Within the GMP, he was promoted to Chief Superintendent in August 2011, just over a year after he returned to policing. In September 2013, he became the territorial commander of the North Manchester Division; although keeping the same rank it was a more senior role managing over 1400 officers covering the City of Manchester, Cheetham Hill, Blackley, Newton Heath, Moston and surrounding areas. 

In 2015 he was promoted to Assistant Chief Constable at Staffordshire Police after completing his Strategic Command Course.

As of 6 August 2018, Adderley became Chief Constable of Northamptonshire Police.

He is also the National Police Chiefs' Council (NPCC) National Lead for Disclosure and Safeguarding as well as Motorcycling and Criminal Use of Motorcycles. Adderley is soon to be the NPCC role regarding e-scooters.

In 2019 Adderley was involved in the investigation of the death of Harry Dunn in a motor-cycle crash, where a suspect, the wife of a U.S. intelligence officer, claimed diplomatic immunity and left the United Kingdom.
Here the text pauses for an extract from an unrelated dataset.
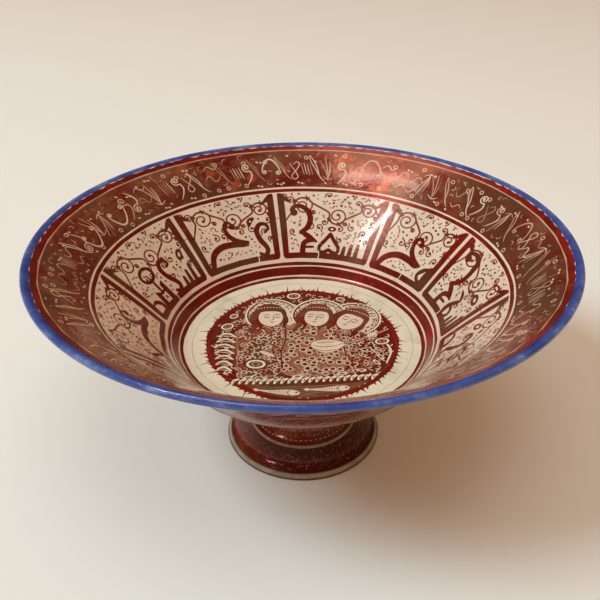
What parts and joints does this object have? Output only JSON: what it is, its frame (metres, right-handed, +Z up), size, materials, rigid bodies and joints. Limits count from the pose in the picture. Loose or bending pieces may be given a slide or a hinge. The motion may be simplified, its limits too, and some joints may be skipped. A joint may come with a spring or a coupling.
{
  "type": "footed bowl",
  "caption": "Wide flaring glazed bowl with a flat floor, standing on a hollow stem and a splayed round foot.",
  "frame": {"origin": "centre of the foot ring's flat underside, on the plane that the bowl stands on", "axes": "+Z up along the bowl's turning axis, out of its mouth; the bowl is round, so +X and +Y only fix the turn of the painted figures, which stand upright for a viewer at -Y looking along +Y"},
  "size_m": [0.32, 0.32, 0.1503],
  "materials": {
    "lustre_glaze": "gloss opaque glaze painted with metallic lustre"
  },
  "bodies": {
    "root": {"footed_bowl": "lustre_glaze"}
  },
  "joints": []
}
Adderley tweeted adversely on the parents decision to sue the suspect in the U.S. civil courts, prompting the parents to call on Adderley to resign. The parents referred Northamptonshire Police to the Independent Office for Police Conduct. The Northamptonshire Police, Fire and Crime Commissioner Stephen Mold spoke to Adderley about the tweet and said that the force's communications should "remain professional and sensitive".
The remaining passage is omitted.